No importa que, al parecer, el pobre de Salieri (interpretado de manera soberbia por Murray Abraham) haya sido un compositor y director de orquesta de dotes considerables. Tampoco que, según se cuenta, haya sido maestro de varios músicos renombrados, como Beethoven, Schubert y Liszt, y que probablemente no haya tenido nada que ver con su muerte (de hecho, incluso fue docente de uno de los hijos de Wolfgang). Ni siquiera una visita al departamento que Mozart compartió con su mujer, Constance, y su hijo en Viena, hoy restaurado y convertido en museo, podrá romper el hechizo. En nuestra imaginación, Mozart será siempre esa especie de ángel capaz de memorizar melodías con sólo escucharlas una vez y de concebir acordes celestiales como si respirara, y Salieri, un magistral mediocre desquiciado por la envidia.
Nuestros ídolos no se salvan del cincel con que escritores, cineastas y hasta historietistas les dan forma. Jackson Pollock en persona jamás podría competir con el obsesivo Ed Harris, que lo personificó en Pollock. Beethoven ya para siempre será tan impiadoso con su alumna como el torturado Gary Oldman de Amada inmortal.
La Revolución Francesa nunca será tan romántica como la vemos a través del Danton de Gérard Depardieu. John Nash, premio Nobel y pionero de la teoría de juegos, era delgado y desgarbado, pero para nosotros es como el musculoso gladiator Russell Crowe.
Lo mismo podría decirse de Van Gogh, Dylan Thomas, Sigmund Freud, Pablo Picasso, Alfred Camus, Sartre…
Incluso los que todavía no pasaron por ese tamiz ya tienen rostro: ¿quién más podría encarnar a Ignatius Reilly, protagonista de La conjura de los necios (la novela de John Kennedy Toole) sino el fornido John Goodman?
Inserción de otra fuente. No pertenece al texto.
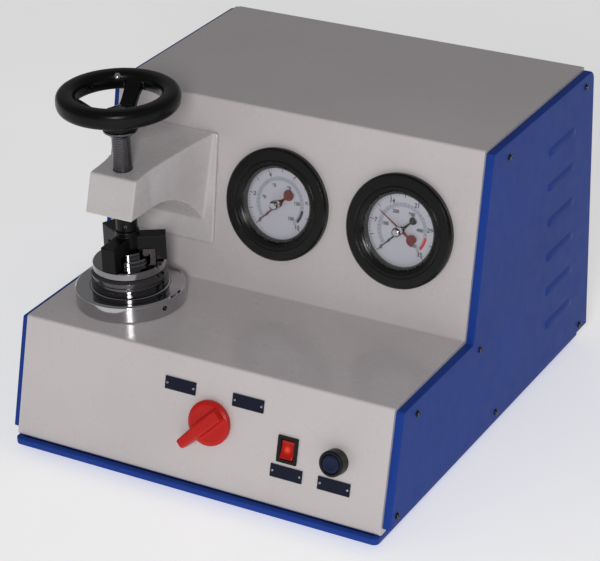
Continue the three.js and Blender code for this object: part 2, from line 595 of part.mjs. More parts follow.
function makeDrive() {
  const { x0, x1, hub, hubX, wheelTeeth, pinionTeeth } = GEAR;
  const spread = GEAR.module * (wheelTeeth + pinionTeeth) / 2;
  const motorY = CYLINDER.y + spread;
  const wheel = cut(
    join(slab(gearOutline(wheelTeeth), x0, x1), disc(hub, x0, hubX)),
    disc(SCREW.radius + GAP, x0 - 5, hubX + 5));
  // The wheel shows a tooth towards the pinion, and the pinion a gap towards the wheel.
  part('drive_gear', 'brass', layAlongX(wheel, CYLINDER.y, PRESS_Z));
  const halfTooth = Math.PI / pinionTeeth;
  const teeth = slab(gearOutline(pinionTeeth), x0, x1).rotateZ(halfTooth);
  const shaft = disc(MOTOR.shaft, x0, MOTOR.x0 - GAP);
  part('motor_pinion', 'steel', layAlongX(join(teeth, shaft), motorY, PRESS_Z));

  const stand = box(117, 123.5, CYLINDER.y - 34, motorY + 34, 10.3, PRESS_Z + 34);
  part('gear_bracket', 'aluminium', cut(
    stand,
    layAlongX(disc(hub + GAP, 100, 140), CYLINDER.y, PRESS_Z),
    layAlongX(disc(MOTOR.shaft + 1, 100, 140, 24), motorY, PRESS_Z)));
  const can = turned([[0, MOTOR.x0], [22, MOTOR.x0], [22, MOTOR.x0 + 26], [MOTOR.radius, MOTOR.x0 + 26],
    [MOTOR.radius, MOTOR.x1 - 2], [MOTOR.radius - 2, MOTOR.x1], [0, MOTOR.x1]]);
  part('gear_motor', 'iron', layAlongX(can, motorY, PRESS_Z));
}

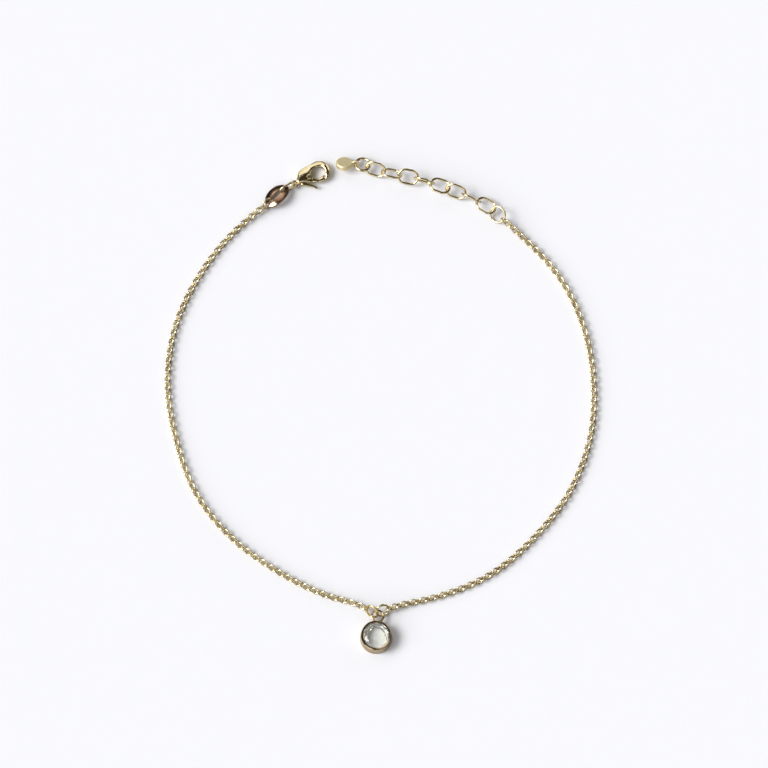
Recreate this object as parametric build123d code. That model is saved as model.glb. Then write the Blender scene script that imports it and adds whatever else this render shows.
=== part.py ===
from build123d import *
import os
from collections import namedtuple
from math import acos, atan2, cos, degrees, hypot, radians, sin

os.makedirs("parts", exist_ok=True)

# A fine cable-chain anklet that lies open on a flat surface at z = 0, in millimetres.
# Every place is measured from the middle of the laid loop, with +X to the right and
# +Y towards the clasp. LOOP_MIDDLE then puts the origin under the middle of the whole.
LOOP_MIDDLE = (0.27, 4.16)

# Wires that hook into each other keep this much free space between them.
PLAY = 0.12
RING_PLAY = 0.15

# Fine cable chain
CHAIN_WIRE = 0.35
CHAIN_LINK_WIDTH = 1.56
CHAIN_PITCH = 0.98
CHAIN_ROLL = 45.0  # each link leans this far to one side, the next one to the other
CHAIN_HEIGHT = 0.605  # of the chain's middle line, so that every link touches the surface
CHAIN_RAMP = 6.5  # length over which an end of the chain climbs to its ring

# Extension chain
EXTENDER_WIRE = 0.48
EXTENDER_LINK_WIDTH = 3.30
EXTENDER_PITCH = 3.36

# Jump rings: mean radius of the wire's middle line, and the wire's diameter
END_RING_RADIUS, END_RING_WIRE = 1.50, 0.56
RIGHT_RING_RADIUS, RIGHT_RING_WIRE = 1.62, 0.40
LEFT_RING_RADIUS, LEFT_RING_WIRE = 1.16, 0.40
PENDANT_RING_RADIUS, PENDANT_RING_WIRE = 1.28, 0.42

# Tag plate: a shallow domed oval with a lengthwise slot
PLATE_LENGTH, PLATE_WIDTH, PLATE_THICKNESS = 5.80, 3.80, 0.38
PLATE_DOME_RADIUS = 6.5
SLOT_LENGTH, SLOT_WIDTH = 4.40, 0.90
PLATE_LINK_LENGTH, PLATE_LINK_WIDTH, PLATE_LINK_WIRE = 3.77, 2.40, 0.42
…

Este fundido encadenado entre la realidad y la ficción es a tal punto convincente que a veces se vuelve un tanto confuso. Ocurre en casos como el de Charlton Heston, que fue el épico Ben-Hur y el Moisés que separó las aguas del mar Rojo, y también… el orgulloso presidente de la Asociación del Rifle de los Estados Unidos.